Wednesday, September 30, 2009

...alone




no matter who's around me, i feel...


no matter what anyone tells me i feel...


no matter where i am i feel...


when im home i feel...


when i walk i feel...


when i wake up i feel...


when i shower i feel...


when i eat i feel...


when i go to the mall i feel...


when i sit at a table and the other seat is empty i feel...


when i suffer from pain and everyones too buisy to listen i feel...


when i do so much for you and still you seem to not care i feel...


when i ask you to meet my girlfriend and you say no i feel...


when i come home and i cant speak to you about my day i feel...


growing up with no friends i felt...


not being able to have ppl over i felt...


growing up thinking the world was evil outside of the church made me feel...


knowing that you dont want to be a part of my life outside those doors makes me feel so...


knowing that your leaving next year makes me feel...


locked up in my room i feel...


saying hi and bye only makes me feel...


when i try to tell you about my day and you just say "thats what wordly ppl do" makes me feel...


when i take you out on dates and do nice things for you and in turn i get ignored and hung up on and trampled all over i feel so...


when for one small argument you can stay away for an entire day i feel so...


when i cant decide on what to do with my life i feel so...


when you tell me your going out day after day after day and having fun while im stuck with no invites or no plans i feel so...


when you tell me what you and your family do i feel so...


when you tell me of the love your family shares i feel so...


when you post facebook statuses telling of your success i feel so...


when i see tv shows and movies of happiness and love i feel so...


when you would tell me to get over it and hang up i feel so...


when you would walk away from me and slam the door in my face i would feel so...


when i would cry on the phone to you about my life and the very next moment or day you would again treat me how you see fit i would feel so...


when i sit at home on a friday and look through my fone to c who i can ask to go out i feel...


when i cant pick anyone kuz they are too buisy i feel so...


when i go through my buddy list to look for someone to spend time with i feel...


when i see all the away messages of plans i feel so...


when even in the company of someone i found to go out with i feel so...






i didnt begin my life feeling...


i dont want to live my life feeling...


i dont want to end my life feeling...


i believe i will rest my soul feeling...








...alone.

Wednesday, September 23, 2009

Redo!

Im back at it once again. After a horrible car accident left me with no other choice than public transportation, I am once more saving in order to buy me a good reliable car that I hope will last me until im able to purchase a brand new one. It seems as though i am always in debt, it frustrating yes, but complaining about it wont get me anywhere.

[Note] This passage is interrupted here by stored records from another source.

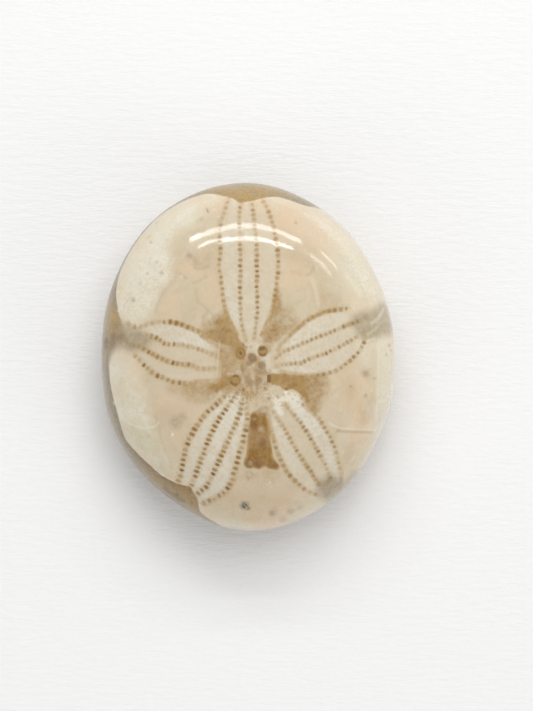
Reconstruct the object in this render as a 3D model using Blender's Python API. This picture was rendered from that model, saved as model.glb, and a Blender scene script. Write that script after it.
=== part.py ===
"""Fossil sea urchin: one solid stone, a low oval dome ground flat underneath and polished all over.

The front of the animal is +Y, its right side is +X and the stone rests on z = 0.
"""

import math

import bmesh
import bpy
from mathutils import Vector

MM = 0.001

# Driving dimensions
HEIGHT = 11.4 * MM
# Plan radius of the widest section at each hour, anticlockwise from +X, 30 degrees apart
HOUR_RADII = [r * MM for r in (12.7, 13.0, 14.1, 15.0, 14.5, 13.3, 12.65, 13.25, 13.95, 15.0, 14.35, 13.15)]
RIM_HEIGHT = 4.3 * MM  # the widest section stands this far above the resting face
BOWL_DEPTH = 5.1 * MM  # the underside would reach this far below the widest section if it weren't ground flat
TOP_ROUNDING = 0.80  # exponents of the dome's section: 1 is an ellipse, less is squarer in the shoulder
BASE_ROUNDING = 0.84
CROWN_OFFSET = Vector((0.3, -0.6)) * MM  # the highest point lies a little right of and behind the centre

MOUTH_CENTRE = Vector((0.2, 0.9)) * MM
MOUTH_HALF_SIZE = Vector((1.9, 1.5, 0.8)) * MM
VENT_CENTRE = Vector((0.1, -10.6)) * MM  # the vent opens underneath, near the rear margin
VENT_HEIGHT = 0.1 * MM
VENT_HALF_SIZE = Vector((1.35, 0.9, 0.75)) * MM
GROUND_LIMIT = 40 * MM  # side of the block that planes the underside off

# Mesh fineness
MERIDIANS = 84
PARALLELS = 46
HOLLOW_SEGMENTS = 20
HOLLOW_RINGS = 12

SHELL_COLOUR = (0.72, 0.62, 0.47, 1.0)
SHELL_ROUGHNESS = 0.2


def clear_scene():
    for obj in list(bpy.data.objects):
        bpy.data.objects.remove(obj, do_unlink=True)


def new_collection(name):
    collection = bpy.data.collections.new(name)
    bpy.context.scene.collection.children.link(collection)
    return collection


def plan_radius(azimuth):
    """Radius of the widest section, on a smooth closed curve through the hour radii."""
    hours = len(HOUR_RADII)
    place = (azimuth / math.tau * hours) % hours
    index = int(place)
    t = place - index
    before, here, after, beyond = (HOUR_RADII[(index + step) % hours] for step in (-1, 0, 1, 2))
    slope_in = (after - before) / 2
    slope_out = (beyond - here) / 2
    return (
        (2 * t**3 - 3 * t**2 + 1) * here
        + (t**3 - 2 * t**2 + t) * slope_in
        + (3 * t**2 - 2 * t**3) * after
        + (t**3 - t**2) * slope_out
    )


def dome_point(azimuth, latitude):
    """A point of the dome, with latitude 90 degrees at the crown and 0 at the widest section."""
    rounding = TOP_ROUNDING if latitude > 0 else BASE_ROUNDING
    spread = max(math.cos(latitude), 0.0) ** rounding
    rise = abs(math.sin(latitude)) ** rounding
    radius = plan_radius(azimuth) * spread
    if latitude > 0:
        z = RIM_HEIGHT + (HEIGHT - RIM_HEIGHT) * rise
        centre = CROWN_OFFSET * (1 - spread)
    else:
        z = RIM_HEIGHT - BOWL_DEPTH * rise
        centre = Vector((0, 0))
    return Vector((centre.x + radius * math.cos(azimuth), centre.y + radius * math.sin(azimuth), z))


def make_mesh_object(name, body, collection):
    mesh = bpy.data.meshes.new(name)
    body.to_mesh(mesh)
    body.free()
    obj = bpy.data.objects.new(name, mesh)
    collection.objects.link(obj)
    return obj


def centre_in_plan(body):
    """Moves the body so that the middle of its plan is the origin."""
    for axis in (0, 1):
        reach = [vertex.co[axis] for vertex in body.verts]
        shift = Vector((0, 0, 0))
        shift[axis] = -(min(reach) + max(reach)) / 2
        bmesh.ops.translate(body, verts=body.verts, vec=shift)


def make_dome(collection):
    """A sphere drawn out to the urchin's oval plan and flattened section."""
    body = bmesh.new()
    bmesh.ops.create_uvsphere(body, u_segments=MERIDIANS, v_segments=PARALLELS, radius=1)
    for vertex in body.verts:
        azimuth = math.atan2(vertex.co.y, vertex.co.x)
        latitude = math.asin(max(-1.0, min(1.0, vertex.co.z)))
        vertex.co = dome_point(azimuth, latitude)
    centre_in_plan(body)
    return make_mesh_object("urchin", body, collection)


def make_ground_block(collection):
    """The block taken away below the resting face."""
    body = bmesh.new()
    bmesh.ops.create_cube(body, size=GROUND_LIMIT)
    bmesh.ops.translate(body, verts=body.verts, vec=(0, 0, -GROUND_LIMIT / 2))
    return make_mesh_object("ground_block", body, collection)


def make_hollow(name, centre, half_size, collection):
    """An egg-shaped cutter that leaves a shallow dish."""
    body = bmesh.new()
    bmesh.ops.create_uvsphere(body, u_segments=HOLLOW_SEGMENTS, v_segments=HOLLOW_RINGS, radius=1)
    bmesh.ops.scale(body, verts=body.verts, vec=half_size)
    bmesh.ops.translate(body, verts=body.verts, vec=centre)
    return make_mesh_object(name, body, collection)


def cut(target, cutter):
    cutter.hide_render = True
    cutter.display_type = "WIRE"
    modifier = target.modifiers.new("cut " + cutter.name, "BOOLEAN")
    modifier.operation = "DIFFERENCE"
    modifier.solver = "EXACT"
    modifier.object = cutter


def shell_material():
    material = bpy.data.materials.new("polished calcite")
    material.use_nodes = True
    shader = material.node_tree.nodes["Principled BSDF"]
    shader.inputs["Base Color"].default_value = SHELL_COLOUR
    shader.inputs["Roughness"].default_value = SHELL_ROUGHNESS
    shader.inputs["Metallic"].default_value = 0.0
    material.diffuse_color = SHELL_COLOUR
    return material


def main():
    clear_scene()
    fossil = new_collection("fossil sea urchin")
    cutters = new_collection("cutters")
    urchin = make_dome(fossil)
    cut(urchin, make_ground_block(cutters))
    cut(urchin, make_hollow("mouth_hollow", MOUTH_CENTRE.to_3d(), MOUTH_HALF_SIZE, cutters))
    vent_centre = Vector((VENT_CENTRE.x, VENT_CENTRE.y, VENT_HEIGHT))
    cut(urchin, make_hollow("vent_hollow", vent_centre, VENT_HALF_SIZE, cutters))
    urchin.data.materials.append(shell_material())
    urchin.data.shade_smooth()


main()
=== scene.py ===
import math

import bpy
import numpy as np
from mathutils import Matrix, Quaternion, Vector, noise


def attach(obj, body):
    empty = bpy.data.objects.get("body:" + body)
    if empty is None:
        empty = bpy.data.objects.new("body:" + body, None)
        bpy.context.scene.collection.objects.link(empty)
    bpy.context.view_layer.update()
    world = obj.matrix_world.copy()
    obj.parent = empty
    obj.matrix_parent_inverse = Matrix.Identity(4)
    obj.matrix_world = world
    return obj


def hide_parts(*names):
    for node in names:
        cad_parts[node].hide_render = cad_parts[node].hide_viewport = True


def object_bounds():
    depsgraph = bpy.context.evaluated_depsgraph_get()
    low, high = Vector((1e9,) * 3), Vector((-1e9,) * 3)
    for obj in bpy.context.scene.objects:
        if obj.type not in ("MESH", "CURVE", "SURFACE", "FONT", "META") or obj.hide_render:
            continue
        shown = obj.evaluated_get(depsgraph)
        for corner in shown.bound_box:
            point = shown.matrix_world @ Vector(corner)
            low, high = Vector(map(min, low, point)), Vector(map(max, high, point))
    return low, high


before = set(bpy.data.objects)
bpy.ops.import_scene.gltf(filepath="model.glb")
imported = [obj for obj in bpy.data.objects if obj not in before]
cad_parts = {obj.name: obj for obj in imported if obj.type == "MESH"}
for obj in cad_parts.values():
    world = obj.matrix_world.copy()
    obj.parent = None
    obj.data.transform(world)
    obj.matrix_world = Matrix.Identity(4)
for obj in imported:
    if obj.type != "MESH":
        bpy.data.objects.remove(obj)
cadLow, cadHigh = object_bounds()
print("frame loaded: the stone is", [round(1000 * side, 2) for side in cadHigh - cadLow], "mm")

mm = 0.001  # lengths below are in millimetres; this turns them into metres

# the stone's shape, the same dome as the CAD solid
dome = {
    "height": 11.4,
    "rimHeight": 4.3,  # the widest section stands this far above the table
    "bowlDepth": 5.1,  # how far the underside would sink below the rim if it weren't ground flat
    "topRounding": 0.80,
    "baseRounding": 0.84,
    "hourRadii": (12.7, 13.0, 14.1, 15.0, 14.5, 13.3, 12.65, 13.25, 13.95, 15.0, 14.35, 13.15),
    "crownOffset": (0.3, -0.6),
    "groundEdge": 0.22,  # rounding where the flank meets the ground face
    "columns": 512,  # mesh columns round the stone
    "crownSpacing": 0.05,  # ring spacing by the apex, where the detail is finest
    "topSpacing": 0.128,
    "crownZone": (1.5, 4.5),  # lengths from the crown between which the first widens to the second
    "flankSpacing": 0.26,
    "baseSpacing": 0.75,
    "baseZone": (5, 8),  # lengths below the rim between which the flank's widens to the base's
}


def smoothStep(low, high, value):
    share = np.clip((value - low) / (high - low), 0, 1)
    return share * share * (3 - 2 * share)


def planRadius(azimuth):
    # radius of the widest section, on a smooth closed curve through the hour radii
    radii = np.array(dome["hourRadii"])
    hours = len(radii)
    place = (azimuth / math.tau * hours) % hours
    index = np.floor(place).astype(int)
    t = place - index
    before, here, after, beyond = (radii[(index + step) % hours] for step in (-1, 0, 1, 2))
    slopeIn = (after - before) / 2
    slopeOut = (beyond - here) / 2
    return (
        (2 * t**3 - 3 * t**2 + 1) * here
        + (t**3 - 2 * t**2 + t) * slopeIn
        + (3 * t**2 - 2 * t**3) * after
        + (t**3 - t**2) * slopeOut
    )


def planMiddle():
    azimuth = np.linspace(0, math.tau, 721)
    x = planRadius(azimuth) * np.cos(azimuth)
    y = planRadius(azimuth) * np.sin(azimuth)
    return np.array([(x.min() + x.max()) / 2, (y.min() + y.max()) / 2])


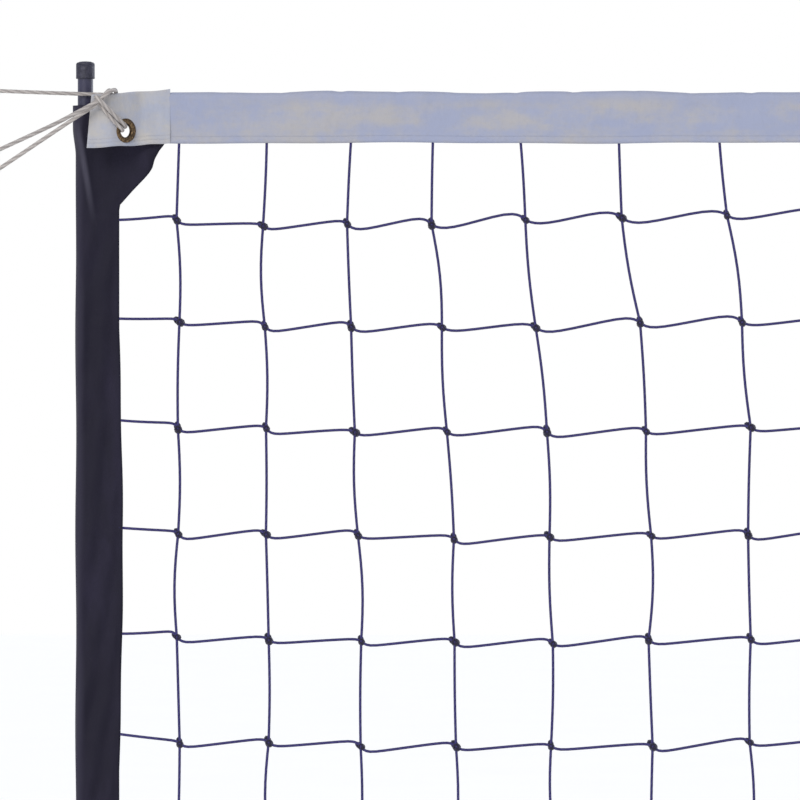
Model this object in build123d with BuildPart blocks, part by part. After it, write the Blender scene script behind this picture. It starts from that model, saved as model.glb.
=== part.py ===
"""Recreational volleyball net on two telescoping poles planted in the ground.

Millimetres, +Z up, +X along the net, -Y towards the side that the net's tabs face.
The origin is on the ground, midway between the two poles.
Each side piece is modelled on the left pole, and mirrored in the YZ plane for the right pole.
"""

import os
from math import acos, degrees, pi, radians, tan

from build123d import *

os.makedirs("parts", exist_ok=True)

# ---- driving dimensions -------------------------------------------------------------------
POLE_SPACING = 6100.0  # between the two pole axes
NET_TOP = 2240.0  # the tape's upper edge above the ground, at the lowest setting

# telescoping tubes, all with the same wall, each sliding in the one below it
TOP_R = 7.5  # the thinnest tube's outer radius
TUBE_WALL = 1.2
TUBE_CLEARANCE = 0.3
MIDDLE_LENGTH = 780.0
MIDDLE_OVERLAP = 326.0  # how far the middle tube reaches into the bottom one
TOP_OVERLAP = 222.0  # how far the top tube reaches into the middle one
LOCK_BELOW_NET = 56.8  # from the net's foot down to the middle tube's end, where the upper lock is
POLE_ABOVE_TAPE = 28.0  # the top tube's end above the tape

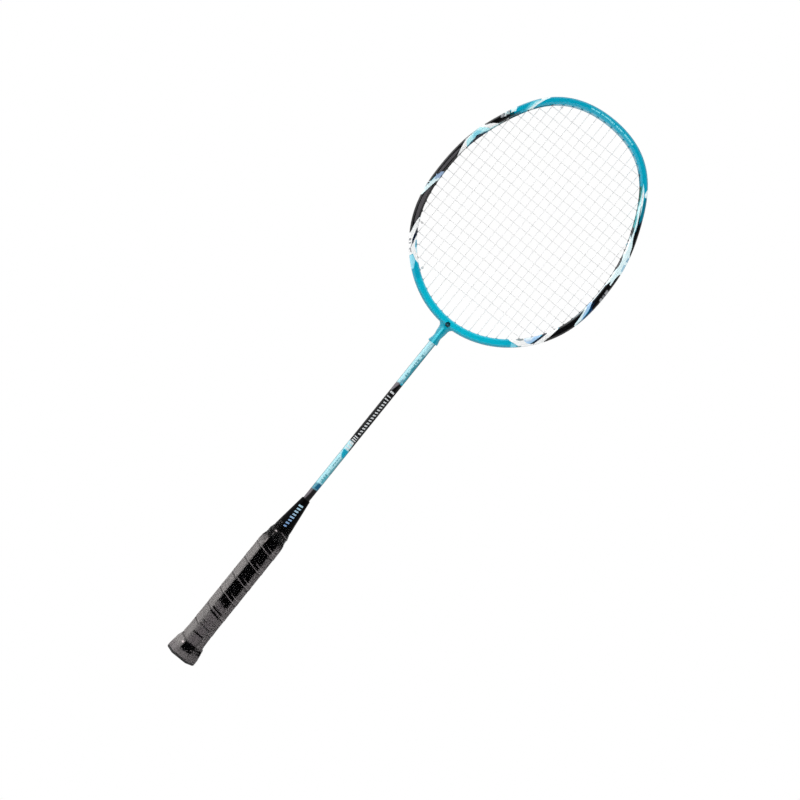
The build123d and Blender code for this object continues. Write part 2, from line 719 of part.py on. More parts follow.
# --------------------------------------------------------- 15, 16 the knots
# Each tail is tied round the string of the other family in its tie-off hole:
# a small barrel of turns round that string, close to the hoop's inner wall.
def build_knots(family, y, name):
    with BuildPart() as knots:
        for hole in TIE_HOLES[family]:
            held_family, index = [key[:2] for key, value in end_hole.items() if value is hole][0]
            x, z = string_crossing(hole, held_family, index)
            if held_family == "main":
                run = (0, 0, 1 if z < HEAD_CENTRE_Z else -1)
            else:
                run = (1 if x < 0 else -1, 0, 0)
            centre = (x + run[0] * KNOT_SHIFT, y, z + run[2] * KNOT_SHIFT)
            with BuildSketch(Plane(origin=centre, x_dir=(0, 1, 0), z_dir=run)) as disc:
                Circle(KNOT_R)
                Circle(STRING_R + 0.04, mode=Mode.SUBTRACT)
            extrude(disc.sketch, amount=KNOT_HALF_LENGTH, both=True)
        rims = knots.edges().filter_by(GeomType.CIRCLE).filter_by(lambda e: e.radius > 1)
        fillet(rims, KNOT_EDGE_R)
    save(knots, name)


build_knots("main", LAYER, "main_knots")
build_knots("cross", -LAYER, "cross_knots")


# ---------------------------------------------------------- 17-22 grommets
def build_grommets(zone, name, sides=(1, -1)):
    with BuildPart() as grommets:
        for hole in holes:
            if hole.zone != zone or hole.side not in sides:
                continue
            with Locations(hole_location(hole)):
                Cylinder(FLANGE_R, FLANGE_T, align=(Align.CENTER, Align.CENTER, Align.MIN))
                Cylinder(GROMMET_R, hole.barrel, align=(Align.CENTER, Align.CENTER, Align.MAX))
                Cylinder(GROMMET_BORE_R, 30, mode=Mode.SUBTRACT)
    save(grommets, name)


build_grommets("top", "grommets_crown")
build_grommets("bottom", "grommets_lower")
build_grommets("side", "grommets_left", sides=(-1,))
build_grommets("side", "grommets_right", sides=(1,))
build_grommets("shared", "grommets_shared")
build_grommets("throat", "grommets_throat")
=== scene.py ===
# Badminton racket, strung, with its factory grip still in clear film.
# Shapes are worked out in millimetres and made in metres, in the CAD frame: +Z runs up
# the shaft from the butt, +X across the head, and the string bed lies in the XZ plane.
# The camera looks along +Y, so the front is -Y, left is -X and right is +X.
import bpy
import math
from collections import namedtuple
from functools import reduce
from mathutils import Vector, Matrix, noise


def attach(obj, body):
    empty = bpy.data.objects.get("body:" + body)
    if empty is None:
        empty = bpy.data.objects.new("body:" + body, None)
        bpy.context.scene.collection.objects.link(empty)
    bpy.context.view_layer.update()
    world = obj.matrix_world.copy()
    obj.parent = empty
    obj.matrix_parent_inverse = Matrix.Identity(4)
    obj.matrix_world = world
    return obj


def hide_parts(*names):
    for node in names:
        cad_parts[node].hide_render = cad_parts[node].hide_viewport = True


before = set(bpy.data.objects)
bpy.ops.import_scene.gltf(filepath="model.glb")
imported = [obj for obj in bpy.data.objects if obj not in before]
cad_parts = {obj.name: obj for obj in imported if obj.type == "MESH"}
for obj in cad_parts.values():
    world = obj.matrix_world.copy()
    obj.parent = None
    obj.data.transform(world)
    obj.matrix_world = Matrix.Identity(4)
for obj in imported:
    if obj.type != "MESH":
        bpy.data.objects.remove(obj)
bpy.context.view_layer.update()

MM = 0.001                 # metres in a millimetre

# ---------------------------------------------------------------- dimensions
LENGTH = 675.0             # butt face to crown

# head hoop: radius of the outer outline about the head's centre, as a cosine
# series of the angle measured from the crown
OUTLINE = (116.83, -2.764, 13.969, 1.703, 0.231, -0.282, -0.244, -0.583, -0.225)
HEAD_CENTRE_Z = LENGTH - sum(OUTLINE)
HOOP_CROWN_WIDTH = 7.0     # in the plane of the bed
HOOP_THROAT_WIDTH = 8.0
GROOVE_DEPTH = 1.2

# string bed
N_MAINS = 22
MAIN_PITCH = 8.32
N_CROSSES = 22
CROSS_PITCH = 9.395
LOWEST_CROSS_Z = 450.6
STRING_R = 0.34
LAYER = 0.36               # mains rest at -LAYER in Y, crosses at +LAYER
MOUTH = 1.0                # a string turns this far inside the hoop's inner wall
LOOP_DEPTH = 0.44          # string centre line below the hoop's outer outline
BEND_BACK = 0.55           # a string's corner starts to round this far before it
BEND_STEPS = 4
TUBE_SIDES = 8
TAIL_OVERHANG = 0.35       # a tail ends this far past the barrel
KNOT_OFFSET = 2.3          # middle of a knot from the hole's axis
KNOT_TURNS = 2.75
KNOT_HALF_LENGTH = 0.82

# string holes
SEAT_GAP = 0.03            # barrel seat below the groove floor
LEANING_SEAT_GAP = 0.65
GROMMET_LIP = 0.5          # how far the barrel shows inside the hoop
SHARE_BELOW = 3.35         # ends closer than this along the hoop share a hole
THROAT_EXIT_X = 7.6        # the two middle mains leave the hoop beside the sleeve

# cone cap
CONE_BASE_Z, CONE_BASE_R = 145.6, 10.2
CONE_KNEE_Z, CONE_KNEE_R = 162.0, 8.7
CONE_TOP_Z, CONE_TOP_R = 195.3, 4.6

# grip and film
RING_POINTS = 160
RING_STEPS = 300           # steps up the grip, and up the film
FLAT_Y = 1.0               # half width across X minus half width across Y
GRIP_HALF_WIDTH = 12.2
GRIP_BOTTOM_Z = 2.6
GRIP_TOP_Z = 153.0
GRIP_WALL_AT_CAP = 1.4
GRIP_BORE_AT_CAP = 11.02   # least half width of the bore over the butt cap
GRIP_BORE = 10.8           # half width of the bore over the handle
GRIP_BORE_TOP_R = 9.3      # least bore radius over the cone
CAP_SLEEVE_TOP_Z = 20.0
FILM_TOP_Z = 165.0
FILM_SKIN = 0.08
WRAP_PITCH = 19.2          # rise of the wound strip in one turn
WRAP_START = 137.0
WRAP_PHASE = 0.04          # in turns

# outside of the grip: height, half width in X, corner radius, X minus Y half width
GRIP_PROFILE = (
    (GRIP_BOTTOM_Z, 16.0, 3.0, 1.0), (4.0, 15.75, 3.0, 1.0), (6.7, 15.25, 3.0, 1.0),
    (9.7, 14.95, 3.0, 1.0), (12.7, 14.4, 2.8, 1.0), (14.2, 13.85, 2.6, 1.0),
    (15.7, 13.2, 2.4, 1.0), (17.2, 12.75, 2.3, 1.0), (18.7, 12.5, 2.2, 1.0),
    (25.0, 12.35, 2.2, 1.0), (31.0, GRIP_HALF_WIDTH, 2.2, 1.0), (138.0, GRIP_HALF_WIDTH, 2.2, 1.0),
    (141.7, 11.95, 2.6, 0.9), (143.7, 11.7, 3.4, 0.75), (145.7, 11.05, 5.5, 0.4),
    (147.0, 10.55, 9.6, 0.0), (150.0, 10.4, 9.7, 0.0), (GRIP_TOP_Z, 10.3, 9.7, 0.0),
)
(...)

i want a 2001 4 door honda civic so damn bad!!! i would sell my piinky toe for one! but anywho, back to the hardwork, back to the sacrificing, back to the no fun for like EVER.... Lifes never easy so I just need to keep to it. I'll have a car in no time. (i hope)





(~sigh~ why cant money grow on trees)

Monday, September 21, 2009

old SCHOOL worries.

So another year has finally begun and my insecurities on the future continue to haunt me. i dont even know how many years its been now and I still am not sure in which direction I should point my life in.


Everyone tells me that there is still time, but is there really? I wish I just knew which road to take. Life just doesnt seem to get any easier regardless of what anyone may say.


All I can do at this point is try my hardest to ace these classes and hope that one day my passion and purpose in life will come running up to me and smack me straight in the face...yea that's my dream.


Positive thinking never seemed more vital before. Now as I get older, I am solely responsible on how my life turns out. I am to blame for my mistakes, as well as I am to congratulate for my success...seems scary at times but no one ever said it would be easy. I just hope i can make it.